═══ Material provided ═══

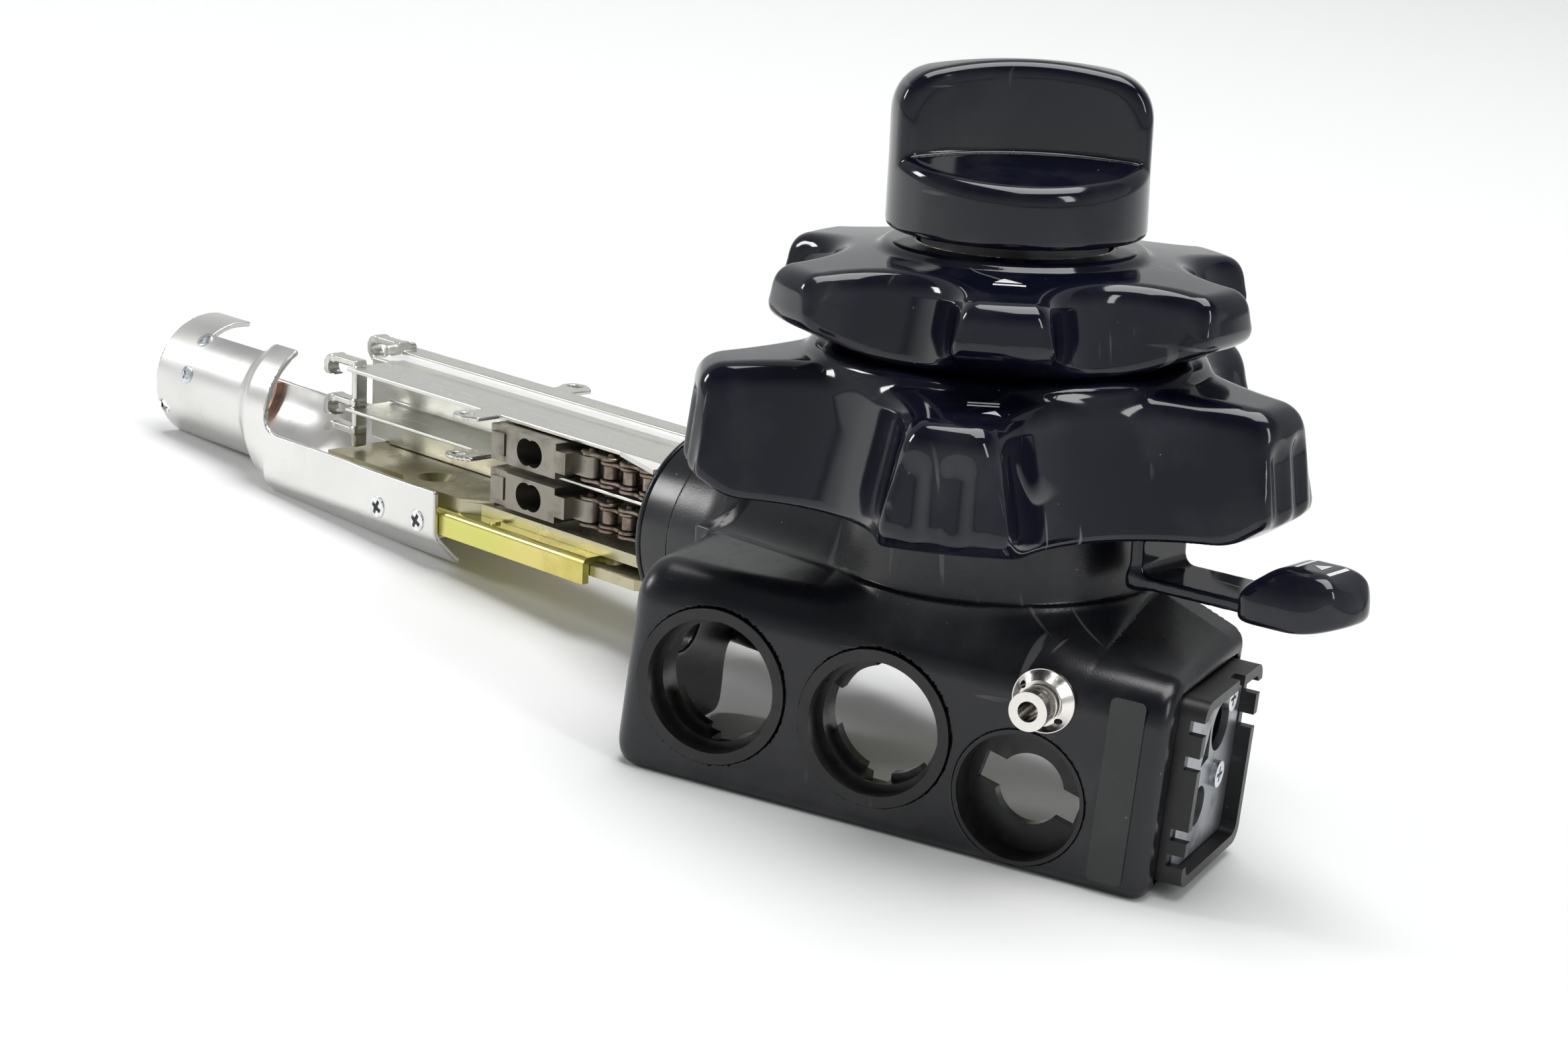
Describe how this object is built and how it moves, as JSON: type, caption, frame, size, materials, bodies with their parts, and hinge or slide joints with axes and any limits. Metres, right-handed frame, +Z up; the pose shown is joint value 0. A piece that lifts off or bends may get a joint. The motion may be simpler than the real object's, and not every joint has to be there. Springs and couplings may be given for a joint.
{
  "type": "endoscope control section",
  "caption": "Stripped control section of a flexible endoscope: stacked bending knobs and brakes on a black valve housing, with roller chains on an open sheet chassis.",
  "frame": {"origin": "where the knob axis crosses the axis of the front tube and the chassis", "axes": "+Z up the knob axis towards the brake cap, -X along the chassis towards the front tube, -Y towards the valve face"},
  "size_m": [0.1706, 0.0582, 0.0711],
  "materials": {
    "housing_black": "satin moulded black",
    "knob_black": "polished blue-black",
    "seat_black": "black anodised, satin",
    "frame_black": "matt moulded black",
    "seal_rubber": "matt",
    "label_grey": "satin film",
    "bright_steel": "polished stainless steel",
    "turned_steel": "turned",
    "screw_steel": "passivated",
    "bush_brass": "turned",
    "plate_grey": "satin sheet",
    "gold_plate": "yellow chromate on steel sheet",
    "nickel_plate": "dull nickel",
    "rail_steel": "satin pressed sheet",
    "tube_aluminium": "satin",
    "chain_steel": "oiled brown",
    "block_steel": "dark machined",
    "white_nylon": "matt"
  },
  "bodies": {
    "chassis": {"control_housing": "housing_black", "neck_seal": "seal_rubber", "valve_seat_suction": "seat_black", "valve_seat_air_water": "seat_black", "switch_seat": "seat_black", "plug_flange": "bright_steel", "plug_stub": "bright_steel", "plug_oring": "seal_rubber", "blank_label": "label_grey", "switch_frame": "frame_black", "switch_mount_plate": "plate_grey", "switch_plate_screws": "screw_steel", "boss_bush": "bush_brass", "shaft_oring": "seal_rubber", "ud_brake_plate": "turned_steel", "centre_post": "turned_steel", "post_clip": "turned_steel", "base_plate": "nickel_plate", "base_plate_screws": "screw_steel", "angle_bracket": "gold_plate", "neck_bridge": "nickel_plate", "guide_channel_near": "rail_steel", "guide_channel_rear": "rail_steel", "front_trough": "tube_aluminium", "tube_ring": "nickel_plate", "tube_screws": "screw_steel", "trough_screws": "screw_steel", "chain_shield": "white_nylon"},
    "ud_control": {"ud_shaft": "turned_steel", "ud_sprocket": "turned_steel", "ud_chain_loop": "chain_steel", "ud_knob": "knob_black"},
    "rl_control": {"rl_shaft": "turned_steel", "rl_sprocket": "turned_steel", "rl_chain_loop": "chain_steel", "rl_knob": "knob_black"},
    "rl_brake": {"rl_brake_cap": "knob_black", "rl_brake_disc": "turned_steel"},
    "ud_brake": {"ud_brake_lever": "seat_black", "lever_pad": "frame_black"},
    "ud_run_near": {"ud_block_near": "block_steel", "ud_chain_near": "chain_steel"},
    "ud_run_far": {"ud_block_far": "block_steel", "ud_chain_far": "chain_steel"},
    "rl_run_near": {"rl_block_near": "block_steel", "rl_chain_near": "chain_steel"},
    "rl_run_far": {"rl_block_far": "block_steel", "rl_chain_far": "chain_steel"}
  },
  "joints": [
    {"name": "ud_knob_turn", "type": "hinge", "parent": "chassis", "child": "ud_control", "pos_m": [0, 0, 0.02], "axis": [0, 0, 1], "range_deg": [-90, 90]},
    {"name": "rl_knob_turn", "type": "hinge", "parent": "chassis", "child": "rl_control", "pos_m": [0, 0, 0.031], "axis": [0, 0, 1], "range_deg": [-75, 75]},
    {"name": "rl_brake_turn", "type": "hinge", "parent": "chassis", "child": "rl_brake", "pos_m": [0, 0, 0.044], "axis": [0, 0, 1], "range_deg": [-45, 45]},
    {"name": "ud_brake_turn", "type": "hinge", "parent": "chassis", "child": "ud_brake", "pos_m": [0, 0, 0.0126], "axis": [0, 0, 1], "range_deg": [0, 40]},
    {"name": "ud_near_slide", "type": "slide", "parent": "chassis", "child": "ud_run_near", "axis": [1, 0, 0], "range_m": [-0.0072, 0.0072]},
    {"name": "ud_far_slide", "type": "slide", "parent": "chassis", "child": "ud_run_far", "axis": [1, 0, 0], "range_m": [-0.0072, 0.0072]},
    {"name": "rl_near_slide", "type": "slide", "parent": "chassis", "child": "rl_run_near", "axis": [1, 0, 0], "range_m": [-0.006, 0.006]},
    {"name": "rl_far_slide", "type": "slide", "parent": "chassis", "child": "rl_run_far", "axis": [1, 0, 0], "range_m": [-0.006, 0.006]}
  ],
  "couplings": [
    {"joint": "ud_near_slide", "follows": "ud_knob_turn", "m_per_rad": 0.004532},
    {"joint": "ud_far_slide", "follows": "ud_knob_turn", "m_per_rad": -0.004532},
    {"joint": "rl_near_slide", "follows": "rl_knob_turn", "m_per_rad": 0.004532},
    {"joint": "rl_far_slide", "follows": "rl_knob_turn", "m_per_rad": -0.004532}
  ]
}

═══

*Set exercise:*
Repeat the data verbatim.

*Solution below:*
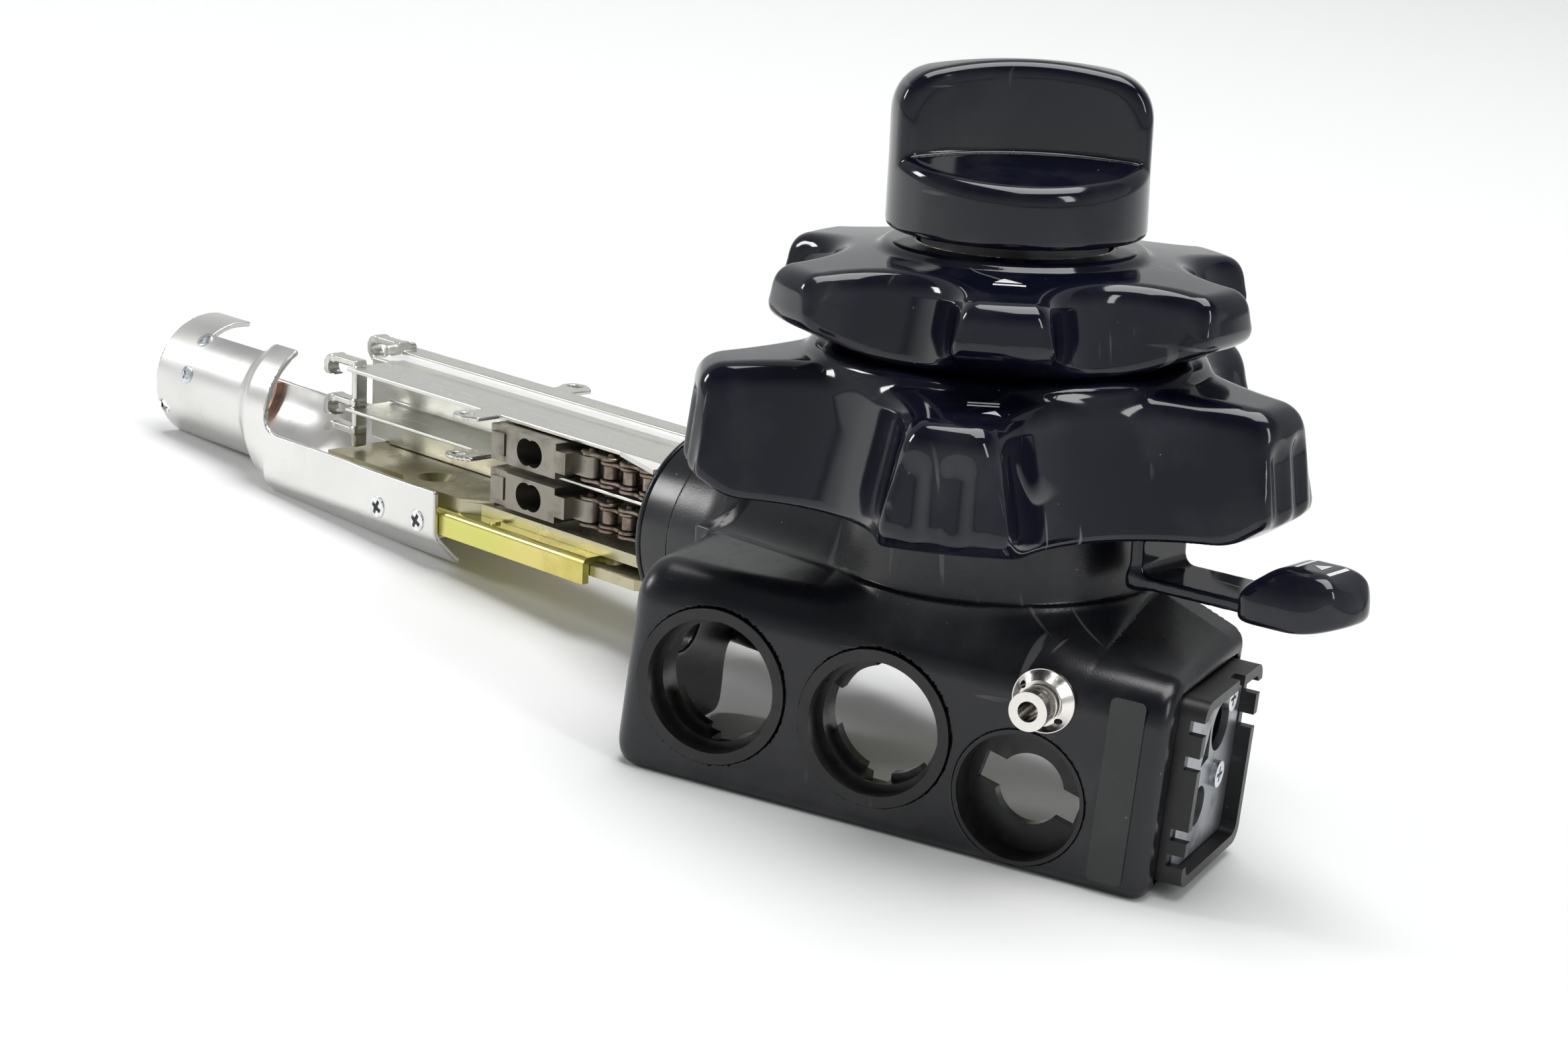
Describe how this object is built and how it moves, as JSON: type, caption, frame, size, materials, bodies with their parts, and hinge or slide joints with axes and any limits. Metres, right-handed frame, +Z up; the pose shown is joint value 0. A piece that lifts off or bends may get a joint. The motion may be simpler than the real object's, and not every joint has to be there. Springs and couplings may be given for a joint.
{
  "type": "endoscope control section",
  "caption": "Stripped control section of a flexible endoscope: stacked bending knobs and brakes on a black valve housing, with roller chains on an open sheet chassis.",
  "frame": {"origin": "where the knob axis crosses the axis of the front tube and the chassis", "axes": "+Z up the knob axis towards the brake cap, -X along the chassis towards the front tube, -Y towards the valve face"},
  "size_m": [0.1706, 0.0582, 0.0711],
  "materials": {
    "housing_black": "satin moulded black",
    "knob_black": "polished blue-black",
    "seat_black": "black anodised, satin",
    "frame_black": "matt moulded black",
    "seal_rubber": "matt",
    "label_grey": "satin film",
    "bright_steel": "polished stainless steel",
    "turned_steel": "turned",
    "screw_steel": "passivated",
    "bush_brass": "turned",
    "plate_grey": "satin sheet",
    "gold_plate": "yellow chromate on steel sheet",
    "nickel_plate": "dull nickel",
    "rail_steel": "satin pressed sheet",
    "tube_aluminium": "satin",
    "chain_steel": "oiled brown",
    "block_steel": "dark machined",
    "white_nylon": "matt"
  },
  "bodies": {
    "chassis": {"control_housing": "housing_black", "neck_seal": "seal_rubber", "valve_seat_suction": "seat_black", "valve_seat_air_water": "seat_black", "switch_seat": "seat_black", "plug_flange": "bright_steel", "plug_stub": "bright_steel", "plug_oring": "seal_rubber", "blank_label": "label_grey", "switch_frame": "frame_black", "switch_mount_plate": "plate_grey", "switch_plate_screws": "screw_steel", "boss_bush": "bush_brass", "shaft_oring": "seal_rubber", "ud_brake_plate": "turned_steel", "centre_post": "turned_steel", "post_clip": "turned_steel", "base_plate": "nickel_plate", "base_plate_screws": "screw_steel", "angle_bracket": "gold_plate", "neck_bridge": "nickel_plate", "guide_channel_near": "rail_steel", "guide_channel_rear": "rail_steel", "front_trough": "tube_aluminium", "tube_ring": "nickel_plate", "tube_screws": "screw_steel", "trough_screws": "screw_steel", "chain_shield": "white_nylon"},
    "ud_control": {"ud_shaft": "turned_steel", "ud_sprocket": "turned_steel", "ud_chain_loop": "chain_steel", "ud_knob": "knob_black"},
    "rl_control": {"rl_shaft": "turned_steel", "rl_sprocket": "turned_steel", "rl_chain_loop": "chain_steel", "rl_knob": "knob_black"},
    "rl_brake": {"rl_brake_cap": "knob_black", "rl_brake_disc": "turned_steel"},
    "ud_brake": {"ud_brake_lever": "seat_black", "lever_pad": "frame_black"},
    "ud_run_near": {"ud_block_near": "block_steel", "ud_chain_near": "chain_steel"},
    "ud_run_far": {"ud_block_far": "block_steel", "ud_chain_far": "chain_steel"},
    "rl_run_near": {"rl_block_near": "block_steel", "rl_chain_near": "chain_steel"},
    "rl_run_far": {"rl_block_far": "block_steel", "rl_chain_far": "chain_steel"}
  },
  "joints": [
    {"name": "ud_knob_turn", "type": "hinge", "parent": "chassis", "child": "ud_control", "pos_m": [0, 0, 0.02], "axis": [0, 0, 1], "range_deg": [-90, 90]},
    {"name": "rl_knob_turn", "type": "hinge", "parent": "chassis", "child": "rl_control", "pos_m": [0, 0, 0.031], "axis": [0, 0, 1], "range_deg": [-75, 75]},
    {"name": "rl_brake_turn", "type": "hinge", "parent": "chassis", "child": "rl_brake", "pos_m": [0, 0, 0.044], "axis": [0, 0, 1], "range_deg": [-45, 45]},
    {"name": "ud_brake_turn", "type": "hinge", "parent": "chassis", "child": "ud_brake", "pos_m": [0, 0, 0.0126], "axis": [0, 0, 1], "range_deg": [0, 40]},
    {"name": "ud_near_slide", "type": "slide", "parent": "chassis", "child": "ud_run_near", "axis": [1, 0, 0], "range_m": [-0.0072, 0.0072]},
    {"name": "ud_far_slide", "type": "slide", "parent": "chassis", "child": "ud_run_far", "axis": [1, 0, 0], "range_m": [-0.0072, 0.0072]},
    {"name": "rl_near_slide", "type": "slide", "parent": "chassis", "child": "rl_run_near", "axis": [1, 0, 0], "range_m": [-0.006, 0.006]},
    {"name": "rl_far_slide", "type": "slide", "parent": "chassis", "child": "rl_run_far", "axis": [1, 0, 0], "range_m": [-0.006, 0.006]}
  ],
  "couplings": [
    {"joint": "ud_near_slide", "follows": "ud_knob_turn", "m_per_rad": 0.004532},
    {"joint": "ud_far_slide", "follows": "ud_knob_turn", "m_per_rad": -0.004532},
    {"joint": "rl_near_slide", "follows": "rl_knob_turn", "m_per_rad": 0.004532},
    {"joint": "rl_far_slide", "follows": "rl_knob_turn", "m_per_rad": -0.004532}
  ]
}